(Records from a dataset)
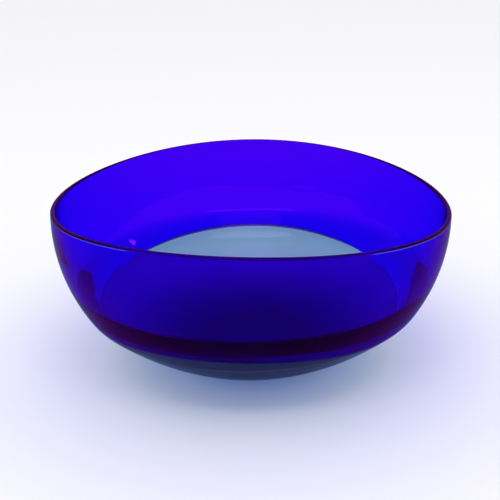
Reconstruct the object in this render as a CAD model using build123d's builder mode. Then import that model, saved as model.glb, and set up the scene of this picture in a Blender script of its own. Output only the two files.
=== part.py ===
"""A hand-blown glass bowl in two colours: a cobalt wall joined hot to a pale, thicker base.

Millimetres, +Z up. The origin is the middle of the flat foot, on the table. Slopes are in degrees
from the table, measured along the glass as it rises from the foot to the mouth.
"""

import os
from math import cos, degrees, pi, radians, sin

from build123d import *

# The outside of the bowl: foot, shallow base, tight knuckle, then a wall that ends just past upright.
foot_radius = 33.8
foot_slope = 16.7
base_slope = 42.0
knuckle_radius = 17.4
knuckle_slope = 57.8
lip_slope = 95.0
mouth_radius = 125.0
mouth_height = 110.5

# The inside of the bowl: a shallow dish, then smooth bends past the seam, the shoulder and the lip.
# Each thickness is square to the outside, except the bottom's, which is upright.
bottom_thickness = 13.0
dish_radius = 205.0
dish_slope = 19.5
seam_thickness = 9.5
inner_seam_slope = 56.0
shoulder_slope = 70.0
shoulder_thickness = 3.6
lip_thickness = 3.2

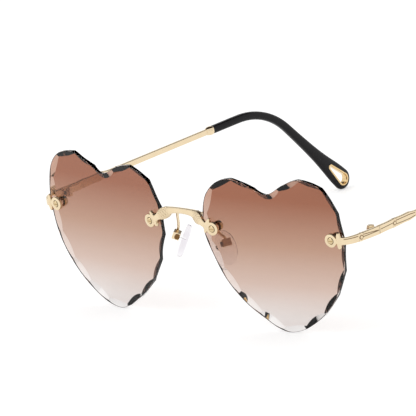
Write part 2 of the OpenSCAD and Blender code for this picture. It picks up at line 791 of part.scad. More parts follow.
// Collar between the strip and the sleeve, as shares of its length and of the sleeve
ferrule_shares = [[0, 0.5, 0.78], [0.3, 0.86, 0.98], [0.65, 1.1, 1.08], [0.9, 1.08, 1.07], [1, 1, 1]];
module ferrule() {
  placed() at_temple() translate([0, ferrule_at, 0])
    difference() {
      skin([
        for (s = ferrule_shares)
          ring([0, s[0] * ferrule_len, 0], [-1, 0, 0], [0, 0, 1], sleeve_t * s[1], sleeve_h * s[2],
               soft_share)
      ]);
      translate([0, -over, 0]) rotate([-90, 0, 0])
        cylinder(h = ferrule_len + 2 * over, r = core_d / 2 + fit, $fn = small_fn);
    }
}
module ferrule_left() {
  color(gold) ferrule();
}
module ferrule_right() {
  color(gold) other_side() ferrule();
}

// Tip: a sleeve over the core that widens to a paddle, by stations as shares of its
// length, of the paddle's width, and of the step from sleeve to paddle thickness
tip_from = ferrule_at + ferrule_len;
tip_shares = [
  [0, 0], [0.26, 0.01], [0.4, 0.02], [0.52, 0.04], [0.6, 0.08], [0.66, 0.13],
  [0.73, 0.22], [0.8, 0.36], [0.87, 0.6], [0.94, 0.88], [1, 1]
];
tip_steps = 3;
tip_end_steps = 7;
module at_tail() {
  placed() at_temple() translate([0, line_y(line_end), line_z(line_end)])
    rotate([90, 0, 90]) rotate([0, 0, 180 - drop_a])
      children();
}
// Drop outline, its wide end at the origin and its narrow end along X
drop_steps = 24;
module drop(wide_r, narrow_r) {
  lean = asin((wide_r - narrow_r) / drop_run);
  polygon(concat(
    [for (i = [0 : drop_steps])
      let (a = 90 - lean + (180 + 2 * lean) * i / drop_steps) wide_r * [cos(a), sin(a)]],
    [for (i = [0 : drop_steps])
      let (a = lean - 90 + (180 - 2 * lean) * i / drop_steps)
      [drop_run + narrow_r * cos(a), narrow_r * sin(a)]]));
}
module tip() {
  difference() {
    placed() at_temple()
      skin(concat(
        [for (s = spline(tip_shares, tip_steps))
          line_ring(tip_from + (line_end - tip_from) * s[0], 0,
                    sleeve_t + (paddle_t - sleeve_t) * s[1], sleeve_h + (paddle_w - sleeve_h) * s[1],
                    soft_share)],
        [for (i = [1 : tip_end_steps])
          let (a = 90 * i / (tip_end_steps + 0.5))
          line_ring(line_end, paddle_w / 2 * sin(a), paddle_t * rounded(cos(a), boxy_share),
                    paddle_w * cos(a), soft_share)]));
    placed() at_temple()
      along_line(tip_from - over, core_end + fit, core_d / 2 + fit);
    at_tail() linear_extrude(height = paddle_t + 2 * over, center = true)
      drop(drop_r + fit, drop_tip_r + fit);
  }
}
module tip_left() {
  color(black) tip();
}
module tip_right() {
  color(black) other_side() tip();
}
ring_proud = 0.15;
module tip_ring() {
  at_tail()
    difference() {
      linear_extrude(height = paddle_t + 2 * ring_proud, center = true) drop(drop_r, drop_tip_r);
      linear_extrude(height = paddle_t + 2 * over, center = true)
        drop(drop_r - drop_wall, drop_tip_r - drop_wall);
    }
}
module tip_ring_left() {
  color(gold) tip_ring();
}
module tip_ring_right() {
  color(gold) other_side() tip_ring();
}

lens_left();
lens_right();
bridge();
endpiece_left();
endpiece_right();
mount_screws();
mount_bushings();
front_washers();
rear_washers();
mount_nuts();
pad_arm_left();
pad_arm_right();
pad_box_left();
pad_box_right();
pad_screws();
pad_insert_left();
pad_insert_right();
nose_pad_left();
nose_pad_right();
front_hinge_left();
front_hinge_right();
hinge_screws();
temple_hinge_left();
temple_hinge_right();
temple_left();
temple_right();
ferrule_left();
ferrule_right();
tip_left();
tip_right();
tip_ring_left();
tip_ring_right();
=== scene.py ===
import json
import math

import bpy
import numpy as np
from mathutils import Matrix, Vector
from mathutils.geometry import tessellate_polygon


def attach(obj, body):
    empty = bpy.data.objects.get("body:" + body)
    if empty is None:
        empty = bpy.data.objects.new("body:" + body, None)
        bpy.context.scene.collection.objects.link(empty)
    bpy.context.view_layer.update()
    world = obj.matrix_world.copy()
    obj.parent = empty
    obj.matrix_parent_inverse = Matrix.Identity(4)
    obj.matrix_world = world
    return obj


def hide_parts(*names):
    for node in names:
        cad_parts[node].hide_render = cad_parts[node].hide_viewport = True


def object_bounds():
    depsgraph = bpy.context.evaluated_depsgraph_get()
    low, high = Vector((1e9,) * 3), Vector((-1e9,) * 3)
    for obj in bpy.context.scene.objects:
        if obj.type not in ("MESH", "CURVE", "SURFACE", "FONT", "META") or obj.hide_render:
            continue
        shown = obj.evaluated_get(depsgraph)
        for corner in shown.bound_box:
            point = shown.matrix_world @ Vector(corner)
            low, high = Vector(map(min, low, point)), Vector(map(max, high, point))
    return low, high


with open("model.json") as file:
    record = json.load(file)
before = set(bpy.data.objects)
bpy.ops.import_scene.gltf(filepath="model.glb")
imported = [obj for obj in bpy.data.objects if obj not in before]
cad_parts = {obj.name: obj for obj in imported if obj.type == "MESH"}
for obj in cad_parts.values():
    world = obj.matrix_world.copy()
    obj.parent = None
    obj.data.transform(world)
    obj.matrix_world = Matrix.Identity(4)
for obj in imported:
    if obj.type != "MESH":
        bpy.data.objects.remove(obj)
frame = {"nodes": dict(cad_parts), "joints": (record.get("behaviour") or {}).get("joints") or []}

bl_info = {
    "name": "Heart-shaped rimless sunglasses",
    "version": (1, 0, 0),
    "blender": (4, 5, 0),
    "location": "View3D > Sidebar > Sunglasses",
    "description": "Builds lenses, metalwork, nose pads, temples and studio on the frame",
    "category": "Object",
}

CAD_BOX = [list(corner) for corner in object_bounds()]
ANCHORS = {joint["name"]: joint["pos_m"] for joint in frame["joints"]}
SIDES = ("left", "right")
INWARD, UPWARD = np.array([-1.0, 0, 0]), np.array([0.0, 0, 1])

# Outline of a heart lens, as shares of its half width and half height, from the tip
# up the outer side, over the outer lobe, through the cleft and down the inner side
HEART_SHARES = np.array([
    [0.055, -1], [0.3, -0.925], [0.583, -0.72], [0.807, -0.45], [0.947, -0.147],
    [1, 0.195], [0.987, 0.47], [0.896, 0.773], [0.713, 0.953], [0.457, 1],
    [0.234, 0.918], [0.075, 0.82], [-0.025, 0.785], [-0.154, 0.822], [-0.319, 0.91],
    [-0.531, 0.952], [-0.737, 0.89], [-0.909, 0.712], [-0.99, 0.449], [-1, 0.221],
    [-0.926, -0.041], [-0.782, -0.376], [-0.551, -0.66], [-0.297, -0.853], [-0.12, -0.963],
])
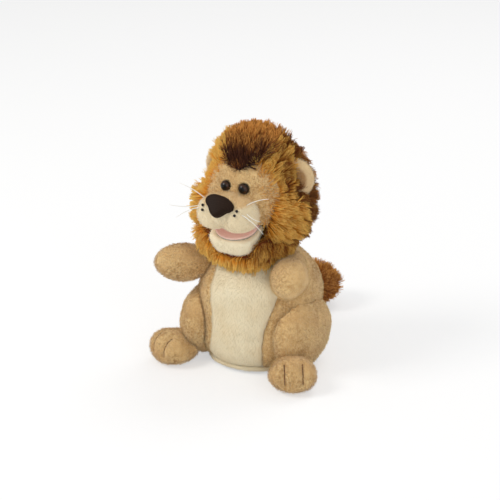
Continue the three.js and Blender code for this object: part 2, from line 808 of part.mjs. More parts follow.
function whiskerPieces(name, sign) {
  const skin = muzzleForm(seamGap);
  const whiskers = whiskerRows.map(({ aside, up, toward, bow }, i) => {
    const aim = new THREE.Vector3(sign * toward[0], toward[1], toward[2]).normalize();
    const root = lobePoint(sign, aside, up, -1);
    const tip = root.clone().addScaledVector(aim, whiskerLength);
    const middle = root.clone().lerp(tip, 0.5).add(new THREE.Vector3(0, 0, bow));
    const whisker = solidOf(tube(new THREE.CatmullRomCurve3([root, middle, tip]), whiskerRadius, 6, 8));
    return named(`whisker_${name}_${i + 1}`, cut(whisker, skin), nylon);
  });
  const dots = dotRows.map(({ aside, up }, i) => {
    const at = lobePoint(sign, aside, up, seamGap);
    const dot = solidOf(ellipsoid(at.toArray(), [dotRadius, dotRadius, dotRadius], 10, 8));
    return named(`whisker_dot_${name}_${i + 1}`, cut(dot, skin), darkThread);
  });
  return [...whiskers, ...dots];
}

// Jaw, drawn shut with its hinge at the origin

const lowerClothHigh = -0.15;
const lowerBoardHigh = lowerClothHigh - mouthClothThickness - seamGap;
const lowerFloor = lowerBoardHigh - boardThickness - seamGap;
const thumbRoof = lowerFloor - 0.7;

function lowerMouthPlate(low, high, more = 0) {
  return solidOf(plate(mouthOutline(mouthHalfWidth - 1, lowerMouthLength, more), low, high));
}

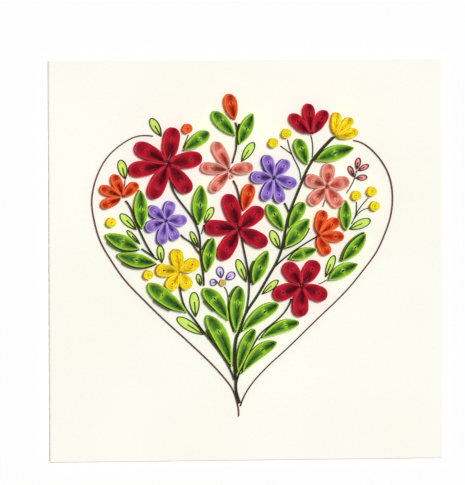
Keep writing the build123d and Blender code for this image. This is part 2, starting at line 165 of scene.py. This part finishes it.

- Task statement -
Everything from the line that contains "lens_left();" through the line that contains "bpy.context.scene.collection.objects.link(empty)" is to be transcribed exactly, and nothing outside that range.

- Reply -
lens_left();
lens_right();
bridge();
endpiece_left();
endpiece_right();
mount_screws();
mount_bushings();
front_washers();
rear_washers();
mount_nuts();
pad_arm_left();
pad_arm_right();
pad_box_left();
pad_box_right();
pad_screws();
pad_insert_left();
pad_insert_right();
nose_pad_left();
nose_pad_right();
front_hinge_left();
front_hinge_right();
hinge_screws();
temple_hinge_left();
temple_hinge_right();
temple_left();
temple_right();
ferrule_left();
ferrule_right();
tip_left();
tip_right();
tip_ring_left();
tip_ring_right();
=== scene.py ===
import json
import math

import bpy
import numpy as np
from mathutils import Matrix, Vector
from mathutils.geometry import tessellate_polygon


def attach(obj, body):
    empty = bpy.data.objects.get("body:" + body)
    if empty is None:
        empty = bpy.data.objects.new("body:" + body, None)
        bpy.context.scene.collection.objects.link(empty)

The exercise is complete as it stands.